Vuslatın İki Yolu

10 Ocak 2024 tarihinde yayınlanmıştır.

Hizmet

Büyük mürşidlerimizden İsmâil Hakkı Bursevî Hazretleri buyuruyorlar ki :

A'mâl iki türlüdür. Biri a'mâl-i bedeniyyedir. Salât ve savm ve cihâd ve sâir a'mâl-i hissiyye gibi. Ve biri dahi a'mâl-i nefsâniyyedir ki ona riyâzat derler. Tahammül-i ezâ ve sabr ve telezzüzât-ı nefsâniyyeden kalîle rızâ ve mevcûda kanâat etmek, kifâyet mertebesi değil ise de. Ve nefsi şekvâdan habs etmek gibi. El-hâsıl riyâzat dedikleri ahlâk-ı nefsâniyyeyi tehzîbdir ki zulümât-ı tab'dan halâs ola ve tahammül-i ezâ ve emsâlinde suhûlet bula. Zîrâ şerâit-i tarîkatden biri dahi, "ademü't-teezzî bi eze'n-nâs"dır. Bu ma'nânın husûlü, elbette kesret-i riyâzata mevkûfdur. Tâ ki bakiyye-i nefs kalmadıkda zelûl ola. 

Malûm ola ki Hakk'a yol iki vechiledir. Biri telkîn-i zikr ve muktezâsı olan mücâhedât ne yüzden zuhûr eder ise onunla 'amel etmekdir. Meselâ terk ve tecrîd ve inzivâ ve erba'în-der-halvet gibi. Perhîz ve riyâzât ve seyâhât ve sıyâmü'd-dehr ve kıyâmü'l-leyl gibi. Bunlar piyâde dervîşler ve tabî'atde serkeşler yoludur ki mücâhede onlara kötek ve terbiye olup, onunla şeyhe râm ve râbıta-i üstâd ve Hakk'a yol bulsalar gerekdir. 
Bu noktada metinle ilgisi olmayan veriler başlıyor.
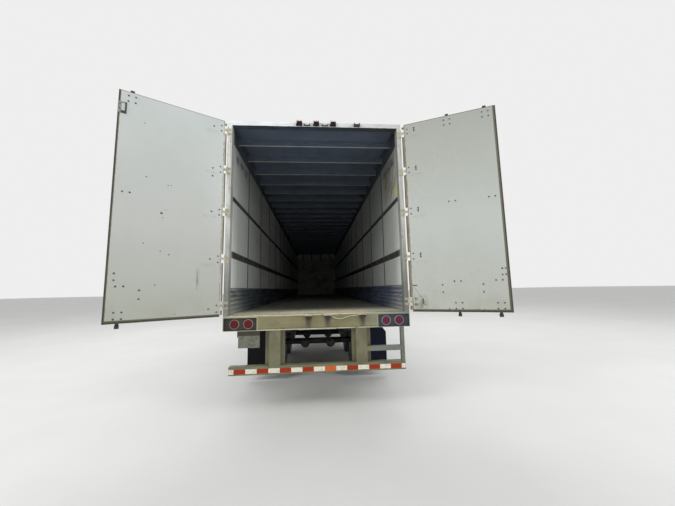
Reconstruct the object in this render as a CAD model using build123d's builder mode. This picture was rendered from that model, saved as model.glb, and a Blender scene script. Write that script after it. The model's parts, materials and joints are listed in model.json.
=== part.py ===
from build123d import *
import os

# A box semi trailer with two swing doors and a sliding tandem bogie, parked on its legs.
# Millimetres. The origin is on the kingpin's axis, at the underside of the coupler plate.
# +Y points to the nose, +Z up and +X to the curb side. The doors are at the -Y end.

# Overall sizes
LENGTH = 16154.4
WIDTH = 2590.8
KINGPIN_SETBACK = 914.4
COUPLER_HEIGHT = 1194.0  # underside of the coupler plate above the ground
FLOOR_HEIGHT = 1270.0  # deck top above the ground
OPENING_HEIGHT = 2780.0  # deck top to the underside of the header
HEADER_HEIGHT = 65.0

HALF = WIDTH / 2
NOSE = KINGPIN_SETBACK
REAR = NOSE - LENGTH
GROUND = -COUPLER_HEIGHT
FLOOR = FLOOR_HEIGHT - COUPLER_HEIGHT
HEADER_LOW = FLOOR + OPENING_HEIGHT
HEADER_TOP = HEADER_LOW + HEADER_HEIGHT

# Gaps between pieces
RUN = 0.3  # between pieces that turn or slide on each other
CLEAR = 6.0  # between a moving piece and what it passes

# Floor
DECK = 28.6
BEAM_DEPTH = 101.6
BEAM_FLANGE = 57.0
BEAM_PLATE = 5.0
BEAM_PITCH = 304.8
FIRST_BEAM = 230.0  # rear frame to the first beam
DECK_LOW = FLOOR - DECK
BEAM_LOW = DECK_LOW - BEAM_DEPTH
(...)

Ve biri dahi telkîn-i râbıtadır ki günde beş vakit namaz, senede bir mâh Ramazan'da sâim olup muhabbet ve hulûsla şeyhi der-hâtır edip, mümkün olan ikrâm ile hizmetinde kusûr etmeyip belki cümleyi şeyh yoluna, şeyh muhabbetine fedâ eyleye. Nitekim hadîsde gelir, "Lâ yü'minü ehadüküm hattâ ekûne ehabbü ileyhi min vâlidihî ve mâlihî ve ve nefsihî ve'n-nâsi ecmaîn". Öyle i'tikâd eyleye ki, indinde kendi nefsine göre şeyhden güzel ve muhabbetli ve kâmil ve mükemmil ve kendini Hakk'a ulaştırıcı kimse olmaya. Böyle muhabbetle ehl-i kemâle dost olanların işleri dâim safâ olup, zahmetsizce elleri şeyh elinde ve gönülleri şeyh gönlünde, sırr-ı Muhammed ile sırları hem-dem olup, cümle ehlullah ile Cenâb-ı Hakk'a ve Zât-ı Mutlak'a vâsıl olmak ve zurefâ ve ehl-i basîret ve ehl-i firâset kârıdır.

Ma'lûm ola ki riyâzatdan maksûd, ta'allukât-ı cismâniyyeyi bi'l-külliye nefy edip, teveccüh-i küllî ile 'âlem-i ervâh ve 'âlem-i hakîkate müteveccih olmakdır. Ve sülûkden maksûd, bende kendi ihtiyâr ve kesbiyle tarîk-i Hakk'a mâni' olan ta'allukâtdan geçmekdir. Ve bunun tedbîrlerinin tarîki oldur ki zikrolunan ta'allukâtın her birini kendine arz eyleye. Her hangisini terke kâdir olur ise, bile ki o ta'alluk mâni' değildir ve gâlib olmamışdır. Ve herhangisinden ki geçmeye ve gönlünü ona murtabıt göre, bile ki ol mani'-i râh-ı Hakk'dır. Ondan kat'ına tedbîr eyleye.

Anlaşılıyor ki, Hakk'a vuslatın en az iki yolu var. Bunlardan biri riyâzat ve mücâhede yolu, diğeri muhabbet yolu, aşk yolu. Sôfiyyenin ulularından Muhyiddîn Üftâde Hazretleri aşk yolu hakkında şöyle buyuruyorlar :

Bazı tâlibler Hakk'a muhabbetullah ile vâsıl olurlar, tarîk-i Hakk'da çok iştigâl eylemezler ise de. Bilal-i Habeşî ve Selmân-ı Farisî onlardandır. Selmân-ı Fârisî’nin ve Bilâl-i Habeşî’nin Hakk'a vusûlü Hazret-i Peygamber’i sevmekle olmuşdur.